* Description of the task
Would you return all of this data exactly, leaving nothing out?

··· Supplied material ···

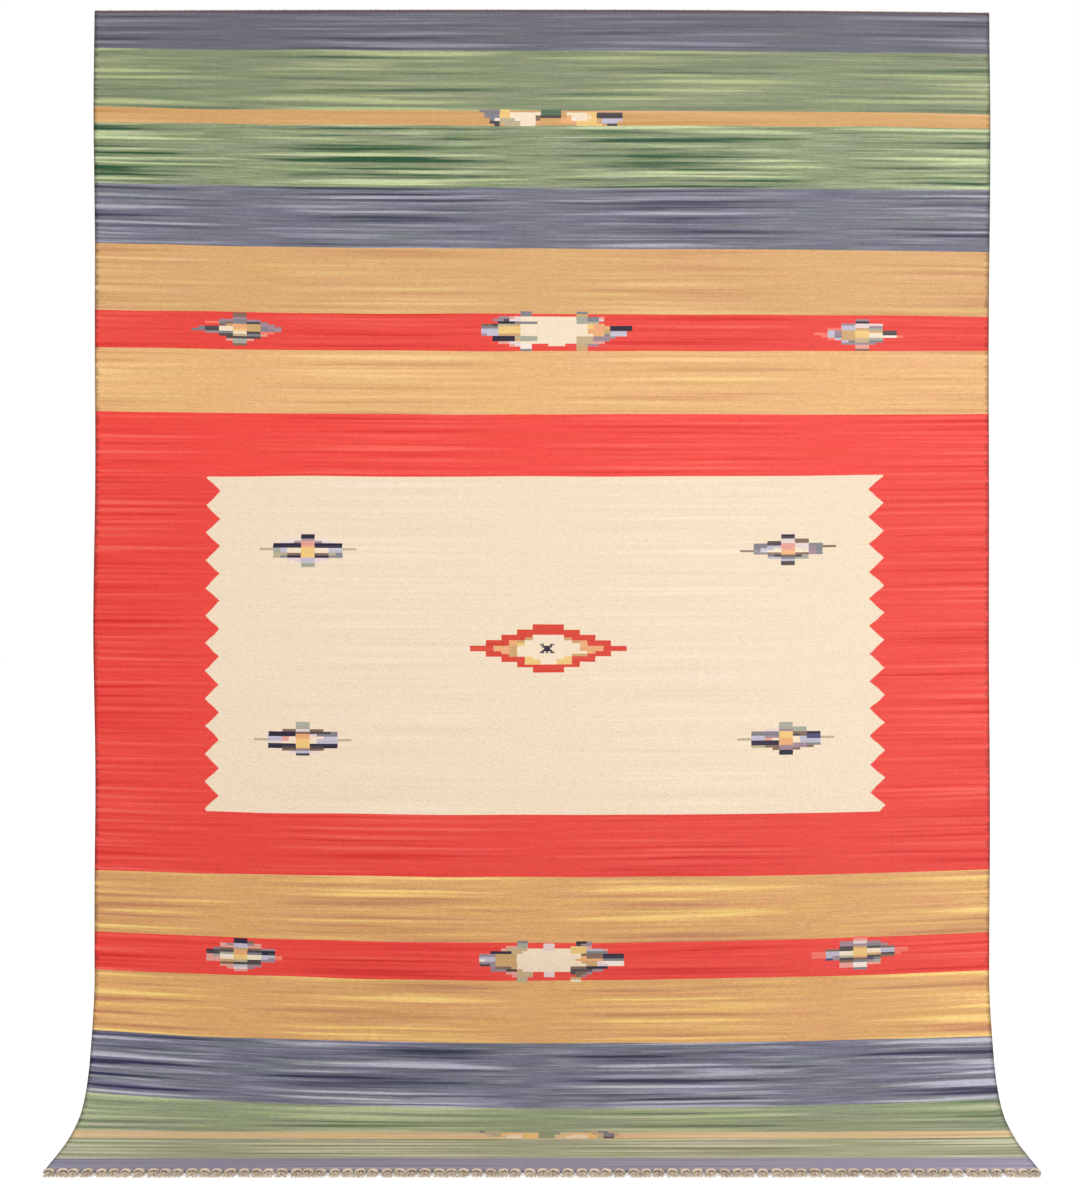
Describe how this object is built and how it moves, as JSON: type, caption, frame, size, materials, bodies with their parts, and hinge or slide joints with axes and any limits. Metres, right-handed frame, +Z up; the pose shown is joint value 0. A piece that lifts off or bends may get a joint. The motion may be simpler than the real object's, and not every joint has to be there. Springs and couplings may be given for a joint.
{
  "type": "dhurrie rug",
  "caption": "Flat-woven dhurrie rug with knotted warp ends, hung face on by its upper end with the lower end swept forward flat on the floor.",
  "frame": {"origin": "bottom centre of the part's box: on the floor, midway across the width and midway from the back to the tips of the foot knots", "axes": "+Z up along the hanging cloth, +X across the width, the face looks towards -Y and the foot sweeps forward towards -Y"},
  "size_m": [1.4024, 0.3634, 1.7257],
  "materials": {
    "woven_wool": "flat-woven wool weft in stripes, matte",
    "warp_cotton": "undyed cotton warp yarn, knotted, matte"
  },
  "bodies": {
    "root": {"rug_cloth": "woven_wool", "foot_knots": "warp_cotton", "head_knots": "warp_cotton"}
  },
  "joints": []
}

···

* Expected answer
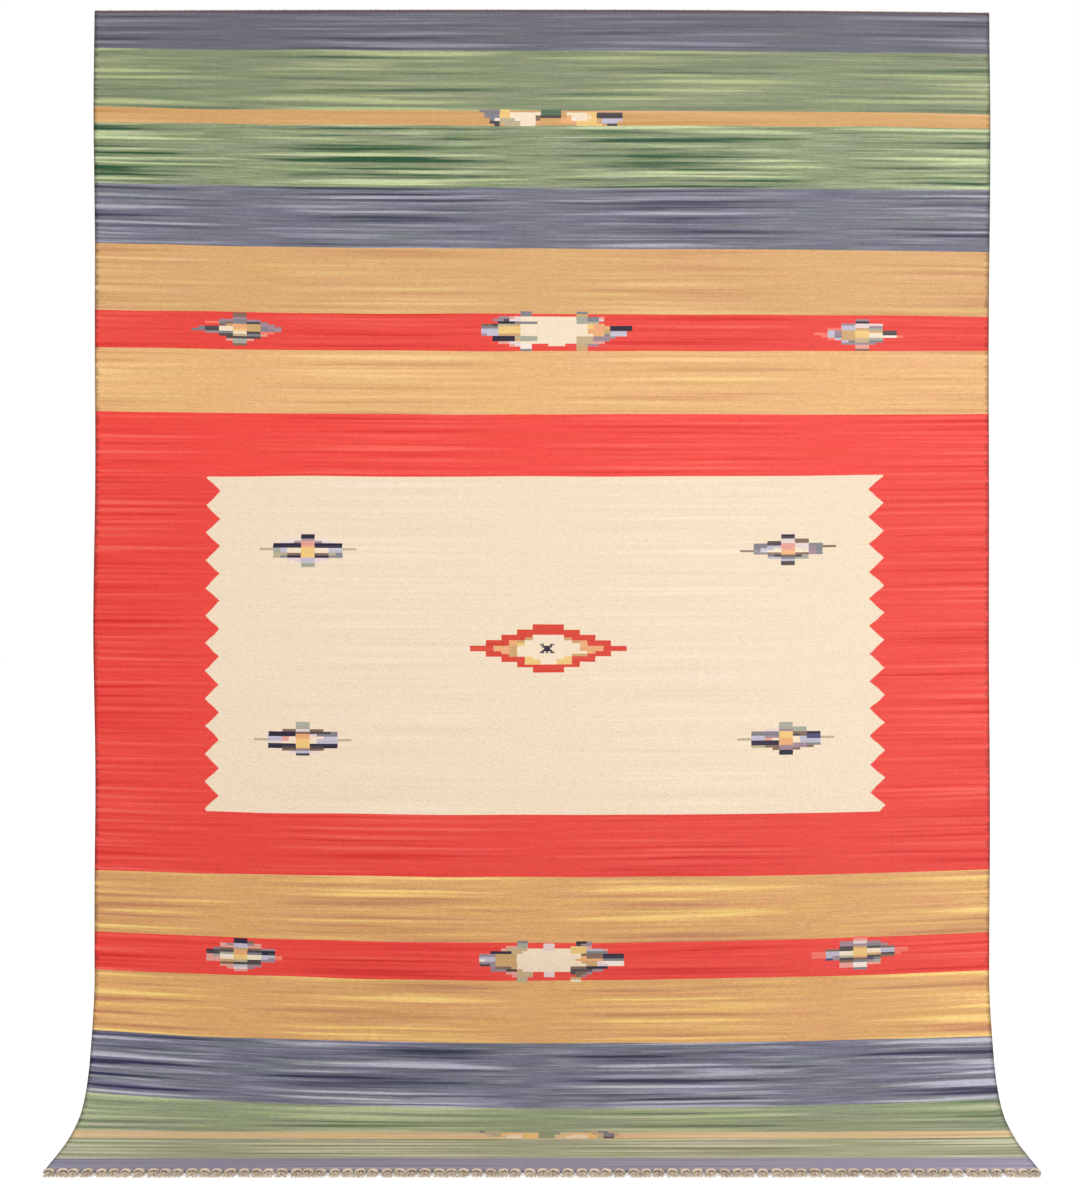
Describe how this object is built and how it moves, as JSON: type, caption, frame, size, materials, bodies with their parts, and hinge or slide joints with axes and any limits. Metres, right-handed frame, +Z up; the pose shown is joint value 0. A piece that lifts off or bends may get a joint. The motion may be simpler than the real object's, and not every joint has to be there. Springs and couplings may be given for a joint.
{
  "type": "dhurrie rug",
  "caption": "Flat-woven dhurrie rug with knotted warp ends, hung face on by its upper end with the lower end swept forward flat on the floor.",
  "frame": {"origin": "bottom centre of the part's box: on the floor, midway across the width and midway from the back to the tips of the foot knots", "axes": "+Z up along the hanging cloth, +X across the width, the face looks towards -Y and the foot sweeps forward towards -Y"},
  "size_m": [1.4024, 0.3634, 1.7257],
  "materials": {
    "woven_wool": "flat-woven wool weft in stripes, matte",
    "warp_cotton": "undyed cotton warp yarn, knotted, matte"
  },
  "bodies": {
    "root": {"rug_cloth": "woven_wool", "foot_knots": "warp_cotton", "head_knots": "warp_cotton"}
  },
  "joints": []
}